Hawaii Tourism Industry Opposes Proposed Property Tax Increase, Says It's Paying For Rail

Jun 4, 2019

President and CEO of the Hawaii Lodging and Tourism Association Mufi Hannemann speaks about the city's proposed real property tax increase.
Credit Casey Harlow / HPR

Members of the Hawai‘i Lodging and Tourism Association, opposing Mayor Kirk Caldwell’s proposal to raise real property taxes for hotels and resorts, say they're being made to bear the burden of the $9 billion rail system.

At a press conference Tuesday on the grounds of the Royal Hawaiian Hotel, the association called on the City Council to reject the tax proposal when it comes up for a scheduled vote at its meeting Wednesday.

The mayor’s budget plan for the coming fiscal year that begins on July 1 seeks a tax increase for hotel and resort property from $12.90 to $13.90 for every $1,000 of assessed value. Tax rates for residential homeowners, meanwhile, would remain the same, although assessments could still go up, resulting in higher tax bills.

The association argued that the increase in taxes could force hotels and resorts to hike room rates and offset their costs.

Mufi Hannemann, association president and former Honolulu mayor, also raised concerns that his members may be unable to raise rates high enough given competition from places like Mexico and parts of Europe that offer cheaper accommodations.

“There’s a certain tipping point where we can’t raise the rates, and all of a sudden, we’re going to price ourselves out of the market,” Hannemann said. 

Industry representatives said the property tax increase would come at a time when Hawaii hotels are experiencing a downturn.

Glenn Vergara, association chair, said the industry has seen a decline in occupancy rates over the past few months. Combined with the costs of the proposed tax increase, the dip could hurt hotel employees, he said.

“If we can’t raise our rates, we have to cut costs somewhere. And usually, the costs would really relate to hours and bodies, because they are the biggest expense item,” he said.

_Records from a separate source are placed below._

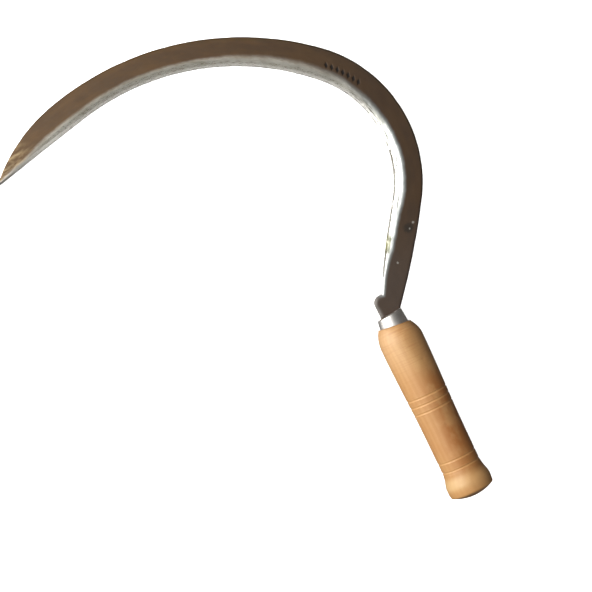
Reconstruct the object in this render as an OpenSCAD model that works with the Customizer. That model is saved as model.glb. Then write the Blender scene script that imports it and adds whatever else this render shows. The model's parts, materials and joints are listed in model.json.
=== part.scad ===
// Hand sickle: a forged crescent blade, a steel ferrule, a turned wooden handle and the washer
// that the blade's tang is peened over at the butt.
// It lies as it does on a bench, bevel upwards, on the handle's shoulder and the blade's back,
// with the handle along Y and the blade towards +Y. The origin is on the bench, under the middle.

/* [Blade] */
// Thickness of the blade at the heel
heel_t = 2.8; // [2:0.1:4]
// Thickness of the blade at the point
point_t = 1.4; // [1:0.1:2.5]
// Width of the ground bevel along most of the edge
bevel_w = 7.8; // [4:0.1:10]
// Angle of the ground bevel where it is wide
bevel_angle = 17; // [10:0.5:30]
// Angle of the ground bevel where it is narrow
steep_angle = 23; // [15:0.5:40]
// Height of the blunt edge that grinding leaves
edge_land = 0.3; // [0.1:0.05:0.6]
// Width of the rounding along the top of the back
back_round = 1.3; // [0.5:0.1:2.5]
// Direction in which the back leaves the neck, from +X
back_heading = 49.3; // [40:0.1:60]
// Direction in which the cutting edge leaves the heel, from +X
edge_heading = 60.9; // [50:0.1:70]
// Reach of the point to the left of the handle's axis
point_reach = 219; // [180:1:260]
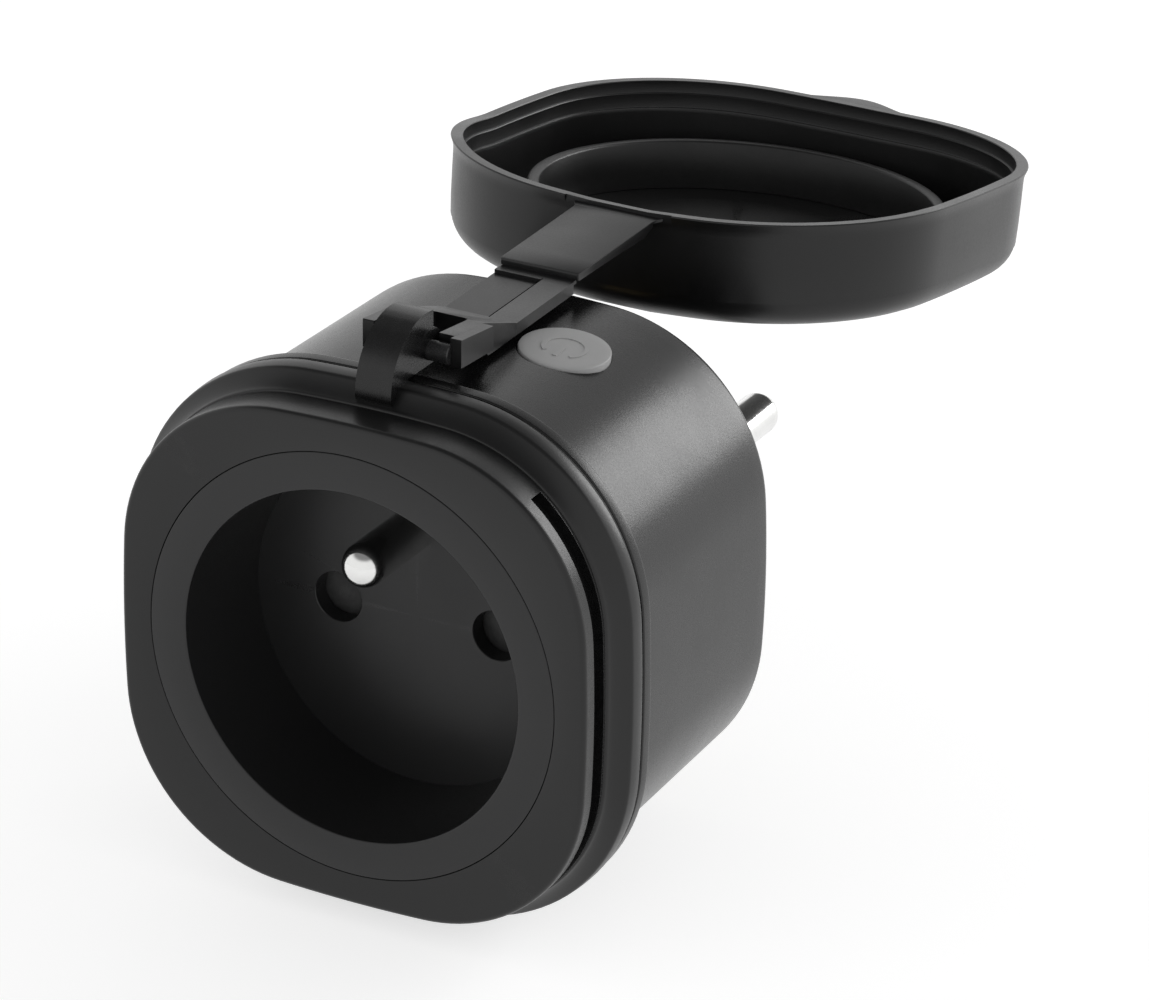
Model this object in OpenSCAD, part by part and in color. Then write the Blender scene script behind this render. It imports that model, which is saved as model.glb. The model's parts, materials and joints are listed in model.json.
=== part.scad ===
// Outdoor smart plug: a squared socket adapter with a strap-hinged splash lid.
// Origin: centre of the plug face, where the pins leave the round plug boss.
// +Y points along the pins towards the wall, +X to the right seen from the front, +Z up.

/* [Body] */
// Width and height of the front block across its flats
body_w = 55; // [52:0.5:60]
// Corner radius of the squared body
corner_r = 19.5; // [14:0.5:22]
// Depth of the body from the front face to the rear wall
body_depth = 42; // [40:0.5:46]
// Width of the collar where cover and housing meet
collar_w = 59.1; // [58:0.1:64]
// Depth of the front cover
cover_depth = 8.8; // [8.4:0.1:9.2]
// Wall thickness of the shells
wall_t = 1.8; // [1.4:0.1:2.2]

/* [Socket] */
// Radius of the socket well
well_r = 19.7; // [19.5:0.1:20]
// Depth of the socket well
well_depth = 14.1; // [13:0.1:15]
// Distance between the two contact holes and between the two plug pins
pin_pitch = 19; // [19:0.1:19.2]
// Radius of a contact hole
contact_hole_r = 2.8; // [2.6:0.1:3]
// Height of the earth pin above the contact holes
earth_rise = 10.5; // [10:0.1:10.8]

/* [Plug] */
// Radius of the round plug boss
boss_r = 17.6; // [17:0.1:18]
// Length of the plug boss behind the body
boss_len = 15; // [14:0.5:15]
// Radius of the plug pins and of the earth pin
pin_r = 2.4; // [2.3:0.1:2.4]
// Free length of the plug pins
pin_len = 19; // [18:0.5:19]
// Height of the plug above the centre of the body
plug_rise = 1.9; // [0:0.1:2]

/* [Lid] */
// Outer width of the lid
lid_w = 59.2; // [59:0.1:59.6]
// Depth of the lid
lid_depth = 12; // [11.5:0.1:12.5]
// Droop of the open lid below the horizontal, in degrees
lid_droop = 7.8; // [5:0.1:8]
// Width of the hinge lug on the cover
lug_w = 4.2; // [3.6:0.1:4.6]
// Radius of the hinge pin
hinge_pin_r = 1.1; // [0.9:0.05:1.2]
// Width of the lid strap
strap_w = 9; // [8.4:0.1:9.4]

/* [Button] */
// Radius of the power button
button_r = 4.92; // [4.5:0.02:5]
// Depth the button travels when pressed
button_travel = 0.5; // [0.3:0.05:0.5]

/* [Hidden] */
$fn = 64;
half = body_w / 2;
collar_half = collar_w / 2;
front_y = -(body_depth + boss_len);
contact_x = pin_pitch / 2;
fit_gap = 0.02;

// Stations along the depth, measured back from the front face
flare_y = 4.6;
flare_steps = 7;
face_t = 2;
ring_t = 0.8;
ring_r = 23.86;
cup_r = 21;
seal_t = 0.3;
housing_y = cover_depth + seal_t;
lip_end_y = 11.9;
floor_t = 2;
floor_back_y = well_depth + floor_t;
shutter_t = 1.5;
shutter_y = floor_back_y + 0.3;
carrier_y = shutter_y + shutter_t + 0.3;
carrier_t = 1.8;
board_y = 31;
board_t = 1.6;
rear_wall_y = body_depth - 2;
earth_bar_y = board_y + 3.2;
earth_bar_t = 1.2;
post_xy = 17.2;
post_r = 3;
post_split_y = 16.4;
screw_r = 1.4;

// Shutter windows and travel
shutter_travel = 6;
window_r = 2.9;

// Hinge, strap and lid stations in the body's own frame
pin_y = 13.2;
pin_z = 31.2;
lug_y = 12.2;
lug_z = 28.4;
lug_r = 7.2;
lug_end_y = 13.75;
pin_boss_r = 2.4;
ear_in_x = 2.65;
cheek_in_x = strap_w / 2;
ear_out_x = 5.8;
ear_skin = 0.4;
strap_low_z = 28.1;
strap_top_z = 29.45;
fold_y = 39.8;
plate_low_z = 28.9;
plate_top_z = 30.2;
plate_end_y = 57.1;
plate_end_run = 1.9;
plate_end_rise = 0.7;
lid_half = lid_w / 2;
lid_y = 87.5;
lid_z = 26.6;
lid_corner_r = corner_r + 2;
lid_wall = 2.2;
lid_rim_wall = 1.25;
lid_floor_t = 1.6;
lid_step = 5.2;
lid_edge_r = 3.4;
lid_edge_steps = 5;

// Button place on the top face, right of the middle
button_x = 9.5;
button_y = 28.4;
button_z = 27.05;
button_tilt = 5.2;

// ---------- shared shapes ----------

// Moves from the front face's centre, with +Y running back, to the row's origin
module from_front() {
    translate([0, front_y, -plug_rise]) children();
}

// Squared outline with round corners
module rounded_square(h, r) {
    square([2 * h, 2 * (h - r)], center = true);
    square([2 * (h - r), 2 * h], center = true);
    for (sx = [-1, 1], sy = [-1, 1])
        translate([sx * (h - r), sy * (h - r)]) circle(r, $fn = 96);
}

// Prism of the squared outline between two depths
module block(y0, y1, h, r) {
    translate([0, y1, 0]) rotate([90, 0, 0]) linear_extrude(y1 - y0) rounded_square(h, r);
}

// Body prism, grown by an offset from the front block's outline
module body_block(y0, y1, grow = 0) {
    block(y0, y1, half + grow, corner_r + grow);
}

// Cylinder along +Y between two depths
module y_rod(y0, y1, r) {
    translate([0, y1, 0]) rotate([90, 0, 0]) cylinder(r = r, h = y1 - y0);
}

// Cylinder along X, centred
module x_rod(w, r) {
    rotate([0, 90, 0]) cylinder(r = r, h = w, center = true);
}

// Side profile in Y and Z, extruded along X
module side_extrude(w) {
    rotate([90, 0, 90]) linear_extrude(w, center = true) children();
}

// One child at each of the four corner posts
module at_posts() {
    for (sx = [-1, 1], sz = [-1, 1])
        translate([sx * post_xy, 0, sz * post_xy]) children();
}

// Box given by its low and high corners
module span_box(low, high) {
    translate(low) cube(high - low);
}

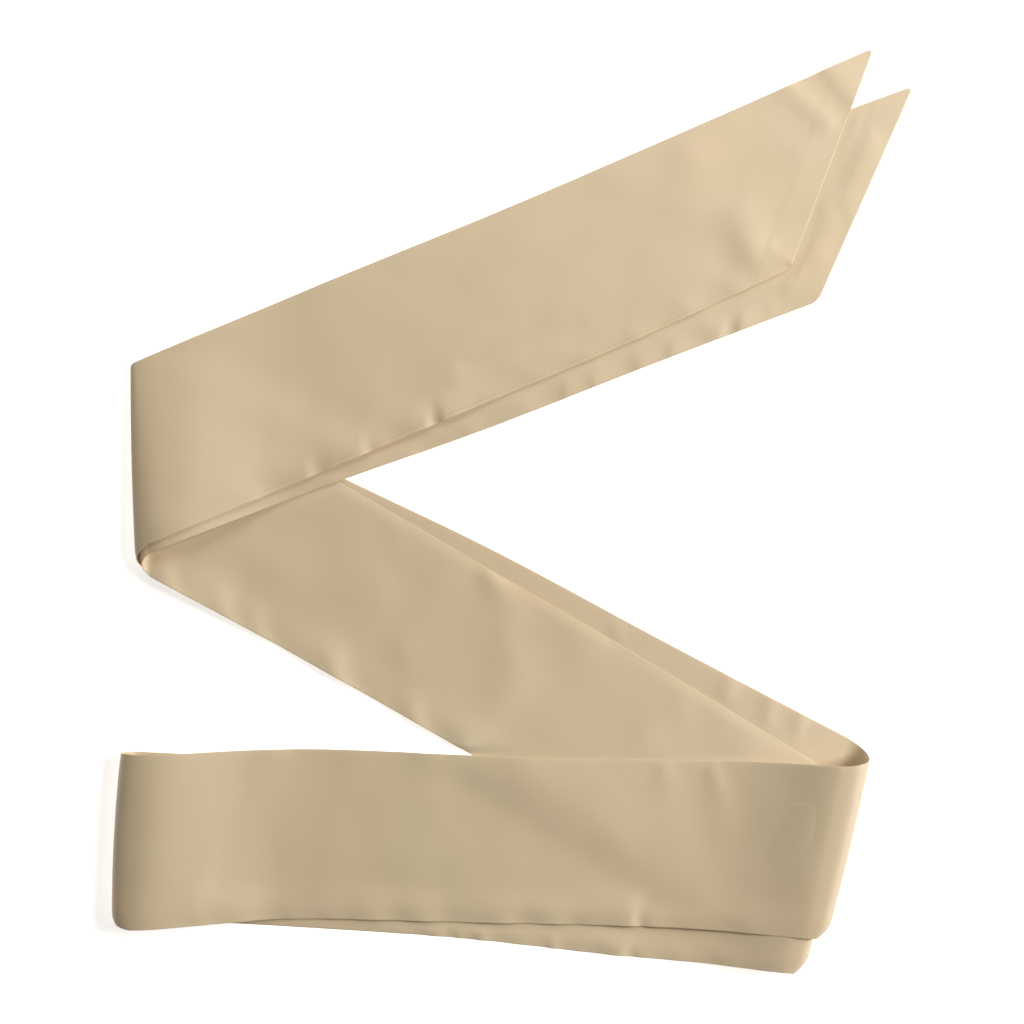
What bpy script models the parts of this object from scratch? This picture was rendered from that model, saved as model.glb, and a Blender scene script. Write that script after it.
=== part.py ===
"""A satin sash, doubled at its middle and laid on a surface in a zigzag of three arms.

The cloth is one flat sewn tube: two plies of satin, with a fold along one long edge, a
stitched seam along the other and a slanted, pointed end at both ends. Doubled, it makes
two layers in each arm, so six stretches of cloth show. Each stretch is a wall as thick as
the two pressed plies, lofted between its seam edge and its fold edge, and the turns at
the arms' ends are half rounds between one stretch and the next.

The surface that the sash lies on is z = 0, and the origin is in the middle of the sash.
"""

from collections import namedtuple
from math import ceil, cos, pi, sin

import bmesh
import bpy
import numpy as np

# Sizes are in millimetres, and MM turns them into metres.
MM = 0.001

# The cloth
PLIES_THICK = 1.0
LAYER_GAP = 0.5
LAYER_PITCH = PLIES_THICK + LAYER_GAP
SPLIT_GAP = 0.3

# How far a layer takes to come down from the edge of the layer under it
DRAPE_START = 2.0
DRAPE_RUN = 38.0

# Where one node ends and the next begins, measured along the cloth from a turn
SPLIT_FROM_TURN = 12.0

# The rounded point at the slanted ends
POINT_ROUND = 4.0
POINT_PULL = 0.36

# Fineness of the loft
LOFT_STEP = 10.0
FLAT_LOFT_STEP = 22.0
TURN_STEPS = 10
ACROSS = np.array((0.0, 0.04, 0.13, 0.24, 0.35, 0.46, 0.57, 0.68, 0.79, 0.89, 0.96, 1.0))
OUTLINE_STEPS = 15

# The middle of the laid sash in the tables' frame
MIDDLE_X = 0.3
MIDDLE_Y = 1.7

# Each stretch is given by five rulings, at equal shares of its length, which run across
# the cloth from its seam edge to its fold edge. Share 0 is at the left.
Ruling = namedtuple("Ruling", "share seam_x seam_y fold_x fold_y")

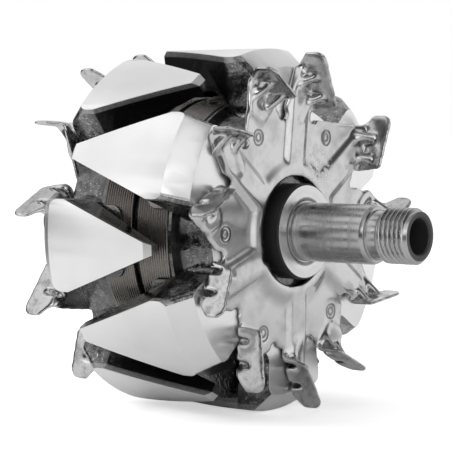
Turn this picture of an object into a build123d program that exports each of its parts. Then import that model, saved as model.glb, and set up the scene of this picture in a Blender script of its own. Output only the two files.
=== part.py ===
from build123d import *
import math
import os
from typing import NamedTuple

os.makedirs("parts", exist_ok=True)

# Alternator rotor, claw-pole type. Millimetres.
# X runs along the shaft towards the pulley end and Z is up. The origin is on
# the shaft axis, midway between the outer faces of the two claw poles.
# Angles are in degrees, from +Y towards +Z, as seen from the pulley end.

# Claw poles
pack_half_length = 26.3
claw_count = 6
first_claw_angle = 93.7
claw_radius = 53.1
claw_length = 41.2
claw_root_half_width = 13.5
claw_tip_half_width = 2.3
straight_flank_length = 5.2
flank_draft = 6.0
tip_bevel_length = 1.7
tip_bevel_drop = 1.5
tip_thickness = 4.4
winding_clearance = 1.2
web_thickness = 13.1
valley_radius = 36.5
valley_fillet = 4.0
valley_edge_margin = 0.05
shoulder_length = 6.15
shoulder_drop = 5.3
shoulder_corner_radius = 2.2

# Core, bobbin and winding between the pole webs
pack_bore_radius = 9.0
core_radius = 25.0
bobbin_wall = 1.2
winding_radius = 39.0
winding_split_width = 2.0
winding_split_depth = 1.4
flange_rim = 0.5
petal_thickness = 0.8
petal_length = 9.0
petal_half_width = 10.5
petal_corner_radius = 4.0

# Fans, pressed from one blank shape; the rear one is its mirror image, turned
sheet_thickness = 1.2
hub_hole_radius = 15.95
hub_notch_angle = 205.0
hub_notch_radius = 1.3
rib_rise = 1.5
hub_ring_radius = 18.6
hub_slope_width = 3.2
rib_slope_width = 2.2
rib_top_half_width = 3.2
rib_offset = 2.0
rib_hollow_end = 36.0
slit_radius = 34.4
slit_half_width = 1.35
slit_length = 5.8
blade_start_reach = 3.2
blade_edge_inset = 1.3
blade_height = 10.4
blade_inner_drop = 1.8
blade_bend_radius = 1.5
blade_inner_corner_radius = 1.6
blade_outer_corner_radius = 3.2
fold_relief = 3.6
fold_relief_height = 3.4
gusset_half_width = 1.35
gusset_edge_radius = 1.0
gusset_reach = 5.2
gusset_spacing = 6.6
gusset_wall = 1.6
gusset_dent_half_width = 0.8
rib_bead_half_width = 1.3
rib_bead_start = 32.4
rib_bead_rise = 0.6
pocket_width = 11.0
pocket_tip_width = 8.0
pocket_depth = 8.0
pocket_rise = 0.9
pocket_corner_radius = 2.2
pocket_dish_width = 4.4
pocket_dish_depth = 4.6
pocket_dish_corner_radius = 1.5
weld_mark_radius = 2.35
weld_mark_depth = 0.35
weld_button_radius = 1.2
weld_circle_radius = 32.0


class FanArm(NamedTuple):
    """One arm of the fan, from its slit to the next one.

    The angles are those of the slit and of the inner and outer corners of the
    blade's free edge. The steps are how much further out than usual those two
    corners lie, and the slant is how far the blade's inner end leans along its
    fold. A rib is given by the way it runs, past the axis at rib_offset.
    """

    slit: float
    inner: float
    outer: float
    inner_step: float
    outer_step: float
    slant: float
    rib: float | None
    has_pocket: bool


fan_arms = [
    FanArm(21.7, 27.1, 41.6, 0.4, -0.9, 1.0, 33.2, False),
    FanArm(71.3, 72.6, 88.1, -0.3, 0.4, 0.5, 83.4, False),
    FanArm(97.7, 103.0, 115.9, 2.3, 0.7, 2.7, None, True),
    FanArm(131.4, 135.8, 144.2, 2.8, 0.3, 2.7, 142.0, False),
    FanArm(154.7, 160.3, 172.9, 2.3, 0.7, 2.7, None, True),
    FanArm(189.5, 192.0, 205.0, 2.4, -1.2, 2.7, 198.7, False),
    FanArm(219.7, 224.5, 238.7, -0.7, 0.0, 0.5, None, True),
    FanArm(256.0, 263.8, 272.0, 0.7, 0.0, 2.7, 268.9, False),
    FanArm(285.7, 289.7, 301.8, 0.2, -1.3, 0.5, None, True),
    FanArm(321.3, 322.0, 335.6, 0.0, -2.1, 0.5, 326.2, False),
    FanArm(352.0, 356.0, 369.0, 0.4, 0.0, 1.0, None, True),
]
ribbed_arms = [arm for arm in fan_arms if arm.rib is not None]
weld_angles = [3.0, 57.5, 121.0, 179.0, 244.0, 308.5]

# Spacers on the shaft, from pole face to bearing
front_spacer_radius = 13.9
rear_spacer_radius = 12.0
spacer_length = 6.2
spacer_edge_chamfer = 0.5
spacer_bore_chamfer = 0.9

# Shaft
front_journal_radius = 8.5
front_journal_length = 24.8
journal_chamfer_length = 1.0
journal_chamfer_drop = 0.5
undercut_length = 3.5
undercut_radius = 7.1
thread_radius = 8.0
thread_length = 10.4
thread_start_chamfer = 0.5
shaft_end_chamfer = 1.0
socket_radius = 5.1
socket_depth = 16.0
socket_cone_depth = 2.4
rear_journal_radius = 7.5
rear_journal_length = 12.5
ring_seat_radius = 4.0

# Slip rings, their moulded carrier and the leads to the winding
carrier_radius = 5.9
carrier_collar_radius = 6.6
slip_ring_radius = 7.0
slip_ring_width = 6.4
collar_width = 2.2
leg_half_width = 1.7
leg_clearance = 0.3
bar_half_width = 0.8
bar_thickness = 1.0
bar_cover = 0.5
bar_slot_clearance = 0.3
lead_angles = [35.2, 271.7]
lead_wire_radius = 0.6
lead_sleeve_radius = 1.1
lead_groove_clearance = 0.15
lead_valley_clearance = 0.3
lead_turn_radius = 13.8
lead_bend_radius = 2.4
guide_thickness = 2.4
guide_inner_radius = 12.3
guide_outer_radius = 15.6

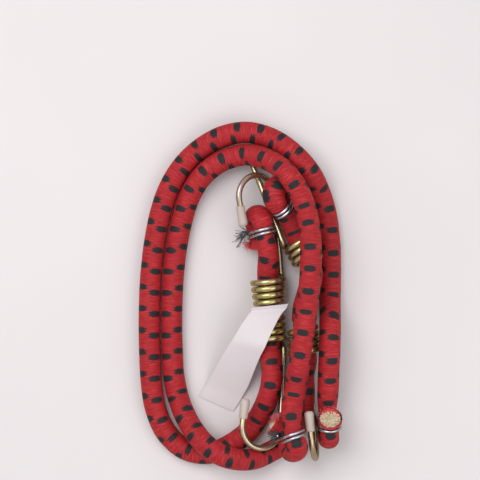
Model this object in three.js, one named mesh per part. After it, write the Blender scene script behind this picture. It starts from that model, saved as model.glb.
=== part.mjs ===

Hannemann said the cost of the rail system, which has grown more expensive, would be borne by the hotels and resorts.

"We're paying for rail. That's another thing that we heard -- that they need the money for rail," he said. "No other sector is paying for rail right now. We are. So, once again as I said, we're doing our part and then some."

Hannemann asserted hotels and resorts as a property category generate the most tax revenues for the city and county.

Mayor Kirk Caldwell
Credit Casey Harlow

In his own press conference, Mayor Kirk Caldwell said that's not true. He said Oahu residents pay about 55 percent of the property taxes collected by the city.

As for the cost of rail, the mayor said: "None of the hotels in Waikiki or any hotel on this island is actually paying money for rail."

He said the tourism accommodations tax is one collected by the state of Hawaii, "just like they collect income taxes. and part of that is going to rail. It's not industry money. It's a tax paid by hotels, just like an excise tax, and it's used for all kinds of things."

Council members Ann Kobayashi and Carol Fukunaga appeared at the association's press conference in support of its opposition to the real property tax increase proposal. 

“Let’s not keep raising fees,” said Kobayashi. “Let’s look at how we can raise our own funds. The city has ways. Let’s look at how we can cut our budget before we start having employees cut from the payroll.”

The council's meeting begins at 10 a.m. in the members chambers at Honolulu Hale.